Knapik has stated that many streets around the city are set to undergo big makeovers within the coming years, but the wheels of government and funding turn slowly.
“A lot of cities and towns pursue state funding and then go through with their design projects, but we’ve taken a different approach by designing projects and then pursuing state funding. So we spend a little money but we’ve never been turned down for funding,” Knapik said.
“We’ve commissioned design work for Clay Hill, and we’ll start to bid that out this summer, and Route 10 will start soon as well.”
Knapik also mentioned Court Street, East Mountain Road, West Silver Street, and Western Avenue as arteries that are set for reconstruction, but said that these projects could be about five years away.
“No, because I’ve had these people for a very long time,” Hebert said, when asked if her business was being impacted. “But every single one of them has complained about it and said ‘What’re you going to do? Are you going to call somebody?’ Well, I called twice and they came out and fixed it twice.”
Hebert was also under the impression that the city owned a machine for the specific purpose of eliminating potholes.
“Didn’t Westfield buy something to fix potholes?” she said. “I think they bought something to use in weather like this when the tar plants aren’t open.”
Asked as to whether she has been able to speak with Jim Mulvenna, the City of Westfield’s director of Public Works, Hebert said no.
“Nobody answers, so I have to leave messages,” she said. “Each time that I’ve left a message, within two days, they’ve been out to put gravel in it, so they obviously are getting my messages. But the last time when I said ‘somebody is going to get hurt’, the next day they had those signs out, to cover themselves.”
While city residents may get into the habit of assuming their potholes are the worst in recorded human history, Knapik reiterates that the pothole issue is a regional issue, not just here in Westfield, and that the state’s continued cuts to Chapter 90 funding, combined with the city’s focus on acquiring funds for bridge construction, have ensured that the problem will continue to be a persistent one.
“Part of the problem, and it’s not anyone’s fault, is that a lot of effort has been put into bridge funding (in Westfield),” he said. “But the state has gotten in a habit of just doing overlays, and it’s a problem all over the Commonwealth.”

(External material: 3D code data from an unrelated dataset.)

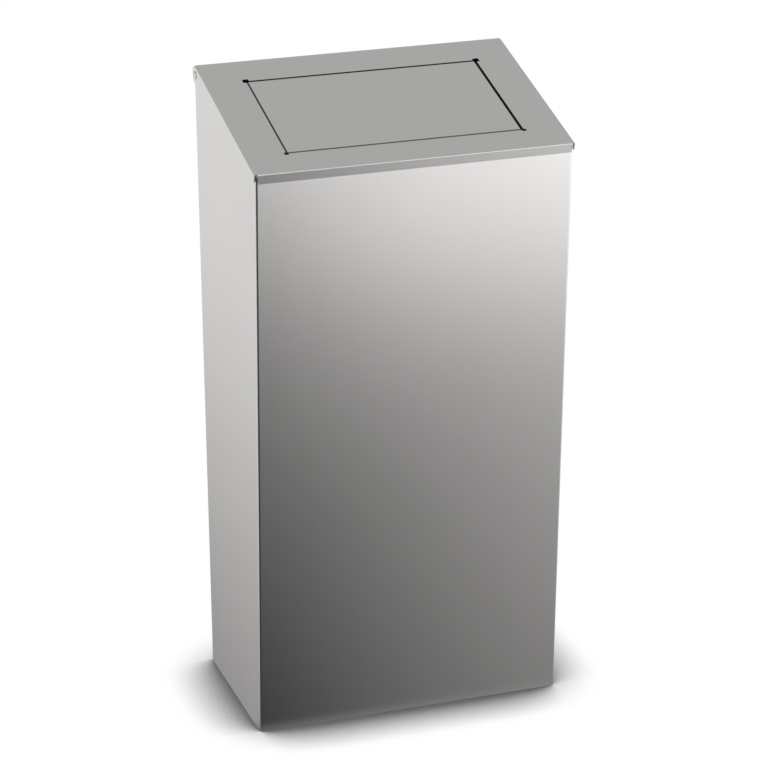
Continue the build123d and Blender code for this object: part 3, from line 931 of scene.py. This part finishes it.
@dataclass
class Studio:
    """Camera, white floor, pale surroundings and soft lamps."""

    lamps: tuple[Softbox, ...] = (
        Softbox("window_light", (1.35, -1.15, 0.75), (0.0, -0.1, 0.45), (1.3, 1.4), 3.0),
        Softbox("front_light", (-0.4, -3.3, 2.4), (0.0, 0.0, 0.55), (1.6, 0.7), 48.0),
        Softbox("left_light", (-2.6, 0.2, 2.3), (0.0, 0.0, 0.55), (0.8, 1.4), 30.0),
    )
    camera_place: Vector = field(default_factory=lambda: Vector((-0.8345, -2.4791, 1.2882)))
    camera_right: Vector = field(default_factory=lambda: Vector((0.94676, -0.32184, -0.00753)))
    camera_up: Vector = field(default_factory=lambda: Vector((0.11944, 0.32947, 0.93658)))
    lens: float = 137.7
    sensor: float = 36.0
    view_reach: float = 50.0
    floor_size: float = 12.0
    floor_grey: float = 0.75
    floor_roughness: float = 0.8
    shadow_reach: float = 0.085
    shadow_samples: int = 16
    shadow_ends: tuple[float, float] = (0.5, 0.88)
    contact_shade: float = 0.10
    sky: float = 0.62
    sky_tint: tuple[float, float, float] = (1.0, 1.0, 0.985)
    mirror_tint: tuple[float, float, float] = (1.0, 0.982, 0.976)
    front_line: float = -0.065
    front_level: float = 0.20
    front_rise: float = 0.90
    front_far: tuple[float, float, float] = (0.78, 1.15, 0.72)
    front_far_across: tuple[float, float] = (0.10, 0.32)
    front_darkest: float = 0.06
    front_blur: float = 0.02
    beside: tuple[float, float, float, float] = (0.15, 0.55, 0.44, 1.06)

    def build(self) -> None:
        """Sets the camera, the world, the floor and the lamps."""
        self._camera()
        self._world()
        self._floor()
        for lamp in self.lamps:
            lamp.hang()
        bpy.context.scene.view_settings.view_transform = "Standard"

    def _camera(self) -> None:
        """Places the camera where the photograph was taken from."""
        data = bpy.data.cameras.new("camera")
        data.lens = self.lens
        data.sensor_width = self.sensor
        data.clip_end = self.view_reach
        camera = bpy.data.objects.new("camera", data)
        back = self.camera_right.cross(self.camera_up)
        turn = Matrix((self.camera_right, self.camera_up, back)).transposed().to_4x4()
        camera.matrix_world = Matrix.Translation(self.camera_place) @ turn
        bpy.context.scene.collection.objects.link(camera)
        bpy.context.scene.camera = camera
        log.info("camera at %s", tuple(round(part, 3) for part in self.camera_place))

    def _world(self) -> None:
        """Makes the surroundings white where they are seen and evenly grey as a light."""
        world = bpy.data.worlds.new("surroundings")
        world.use_nodes = True
        bpy.context.scene.world = world
        nodes = Nodes(world.node_tree)
        back = world.node_tree.nodes["Background"]
        seen = nodes.add("ShaderNodeBackground")
        seen.inputs["Color"].default_value = (1, 1, 1, 1)
        seen.inputs["Strength"].default_value = 1.0
        back.inputs["Color"].default_value = (*self.sky_tint, 1)
        back.inputs["Strength"].default_value = self.sky
        path = nodes.add("ShaderNodeLightPath")
        mix = nodes.add("ShaderNodeMixShader")
        nodes.join(path.outputs["Is Camera Ray"], mix.inputs[0])
        nodes.join(back.outputs[0], mix.inputs[1])
        nodes.join(seen.outputs[0], mix.inputs[2])
        nodes.join(mix.outputs[0], world.node_tree.nodes["World Output"].inputs["Surface"])

    def _floor(self) -> None:
        """Lays a white floor that keeps a soft shadow round the bin's foot."""
        half = self.floor_size / 2
        mesh = bpy.data.meshes.new("floor")
        corners = [(-half, -half, 0), (half, -half, 0), (half, half, 0), (-half, half, 0)]
        mesh.from_pydata(corners, [], [(0, 1, 2, 3)])
        floor = bpy.data.objects.new("floor", mesh)
        bpy.context.scene.collection.objects.link(floor)
        material, nodes, shader = material_tree("white_floor")
        shader.inputs["Base Color"].default_value = (*[self.floor_grey] * 3, 1)
        shader.inputs["Roughness"].default_value = self.floor_roughness
        hollow = nodes.add("ShaderNodeAmbientOcclusion", samples=self.shadow_samples)
        hollow.inputs["Distance"].default_value = self.shadow_reach
        shade = self._graded(nodes, hollow.outputs["AO"], *self.shadow_ends, self.contact_shade, 1.0)
        white = nodes.add("ShaderNodeEmission")
        nodes.join(shade, white.inputs["Strength"])
        mirrored = nodes.add("ShaderNodeEmission")
        mirrored.inputs["Color"].default_value = (*self.mirror_tint, 1)
        nodes.join(self._mirrored_floor(nodes), mirrored.inputs["Strength"])
        path = nodes.add("ShaderNodeLightPath")
        unseen = nodes.add("ShaderNodeMixShader")
        nodes.join(path.outputs["Is Glossy Ray"], unseen.inputs[0])
        nodes.join(shader.outputs[0], unseen.inputs[1])
        nodes.join(mirrored.outputs[0], unseen.inputs[2])
        mix = nodes.add("ShaderNodeMixShader")
        nodes.join(path.outputs["Is Camera Ray"], mix.inputs[0])
        nodes.join(unseen.outputs[0], mix.inputs[1])
        nodes.join(white.outputs[0], mix.inputs[2])
        nodes.join(mix.outputs[0], material.node_tree.nodes["Material Output"].inputs["Surface"])
        mesh.materials.append(material)

    def _mirrored_floor(self, nodes: Nodes) -> bpy.types.NodeSocket:
        """Grades the floor as the steel mirrors it.

        It is dim in front of the bin, and paler far off, to the right and beside the bin.

        Args:
            nodes: the floor material's nodes.

        Returns:
            The strength of the mirrored floor at each of its points.
        """
        place = nodes.add("ShaderNodeTexCoord")
        split = nodes.add("ShaderNodeSeparateXYZ")
        nodes.join(place.outputs["Object"], split.inputs[0])
        ahead = nodes.compute("SUBTRACT", self.front_line, split.outputs["Y"])
        near, far, gain = self.front_far
        rising = self._graded(nodes, ahead, near, far, 0.0, gain)
        to_right = self._graded(nodes, split.outputs["X"], *self.front_far_across, 0.0, 1.0)
        distance = nodes.compute("MULTIPLY", rising, to_right)
        across = nodes.compute("MULTIPLY", split.outputs["X"], self.front_rise)
        level = nodes.compute("ADD", nodes.compute("ADD", across, self.front_level), distance)
        front = nodes.compute("MAXIMUM", level, self.front_darkest)
        outward = nodes.compute("ABSOLUTE", split.outputs["X"], 0.0)
        beside = self._graded(nodes, outward, *self.beside)
        in_front = self._graded(nodes, ahead, -self.front_blur, self.front_blur, 0.0, 1.0)
        mix = nodes.add("ShaderNodeMix", data_type="FLOAT")
        nodes.join(in_front, mix.inputs[MIX_FACTOR])
        for place_in, level_there in zip(MIX_NUMBERS, (beside, front)):
            nodes.join(level_there, mix.inputs[place_in])
        return mix.outputs[0]

    @staticmethod
    def _graded(nodes: Nodes, value: bpy.types.NodeSocket, *ends: float) -> bpy.types.NodeSocket:
        """Turns a value into a level, held at its ends.

        Args:
            nodes: the material's nodes.
            value: the value, such as a length.
            *ends: the values at both ends, and then the levels there.

        Returns:
            The level.
        """
        ramp = nodes.add("ShaderNodeMapRange")
        nodes.join(value, ramp.inputs["Value"])
        for name, end in zip(("From Min", "From Max", "To Min", "To Max"), ends):
            ramp.inputs[name].default_value = end
        return ramp.outputs[0]


def main() -> None:
    """Builds the studio and every sub-assembly in order."""
    Studio().build()
    finishes = Finishes()
    for assembly in (BodyShell, LidHinge, BagHolder, Lid, Flap):
        assembly(finishes).build()
        log.info("finished %s", assembly.__name__)


if __name__ == "__main__":
    main()
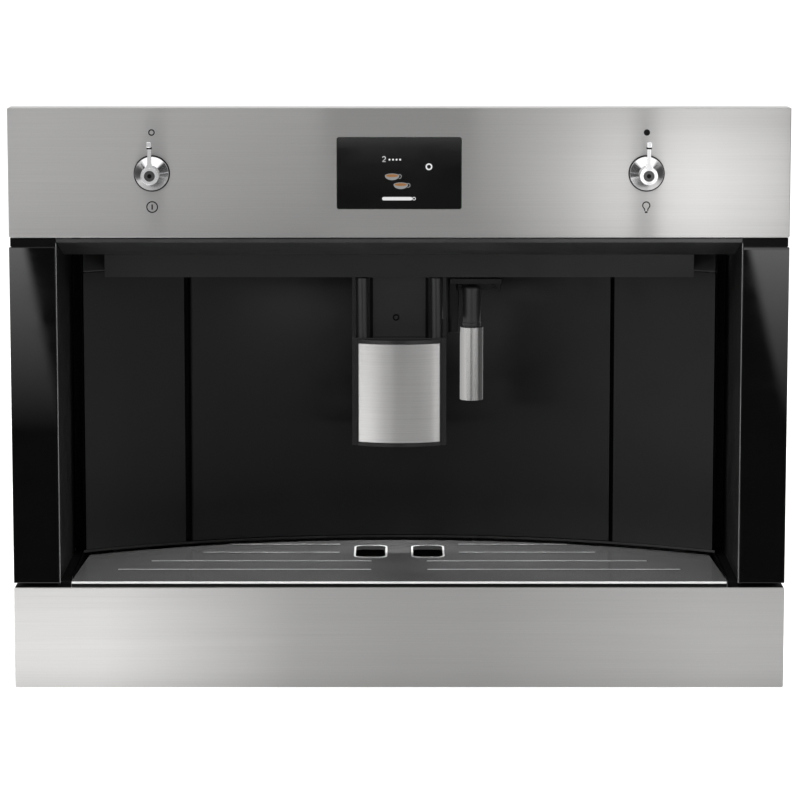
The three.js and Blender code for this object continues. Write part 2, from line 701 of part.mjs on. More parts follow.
function addChassis() {
  const runners = [RUNNER_INSET - BASIN_HALF, BASIN_HALF - RUNNER_INSET].map((x) =>
    box(
      x - RUNNER_WIDTH / 2,
      x + RUNNER_WIDTH / 2,
      CHASSIS_FRONT,
      WALL_REAR,
      CHASSIS_BOTTOM,
      BASIN_BOTTOM - FIT,
    ),
  );
  const saddleFront = PUMP_FRONT + PUMP_SADDLE_INSET;
  const saddleRear = saddleFront + PUMP_SADDLE_LENGTH;
  const saddleTop = PUMP_Z - PUMP_RADIUS * 0.7;
  add(
    "base_plate",
    cut(
      join(
        box(-INSIDE_HALF, INSIDE_HALF, CHASSIS_FRONT, BACK_PLATE - FIT, CHASSIS_BOTTOM, BASE_TOP),
        ...runners,
        box(PUMP_X - PUMP_RADIUS, PUMP_X + PUMP_RADIUS, saddleFront, saddleRear, BASE_TOP - LAP, saddleTop),
      ),
      rodY(PUMP_X, PUMP_Z, PUMP_RADIUS + FIT, saddleFront - LAP, saddleRear + LAP, 24),
    ),
    "zinc",
  );

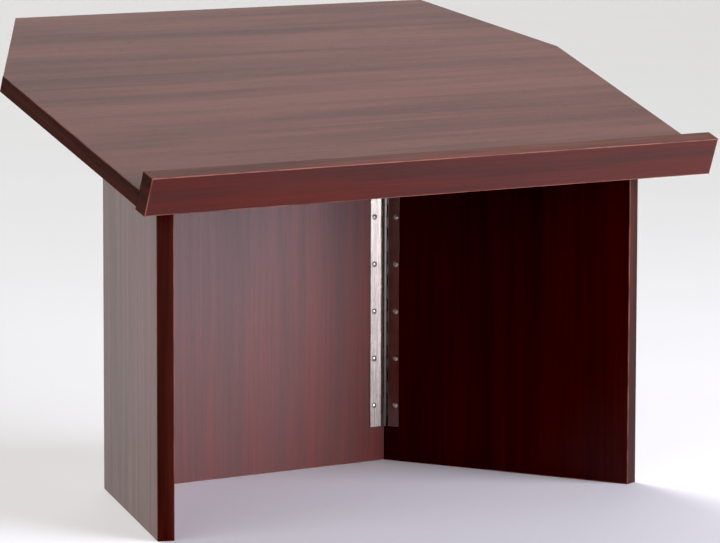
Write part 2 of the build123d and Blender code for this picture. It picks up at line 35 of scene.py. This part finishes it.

“We did a study in 2002, and we found that it would cost $2 million to keep doing overlays,” he said. “Pavement was $35 a ton back then, and our Chapter 90 reimbursement was about $500,000. Pavement’s probably closer to $80 or $90 now. It would probably cost us $4 million to do the overlays today.”
For now, though, it’s a game of wait and see for residents like Patty Hebert, who will now wait for warmer weather and with it, the start of paving season.
“If you stand here and just watch (the road), it’s almost better than watching TV,” she said sarcastically. “You get a lot of kids driving home from the high school, and they don’t pay attention, so if you drive down Shaker Road, you’ll probably see a few rims (on the side of the road). If you stay out her long enough, it’s quite the show.”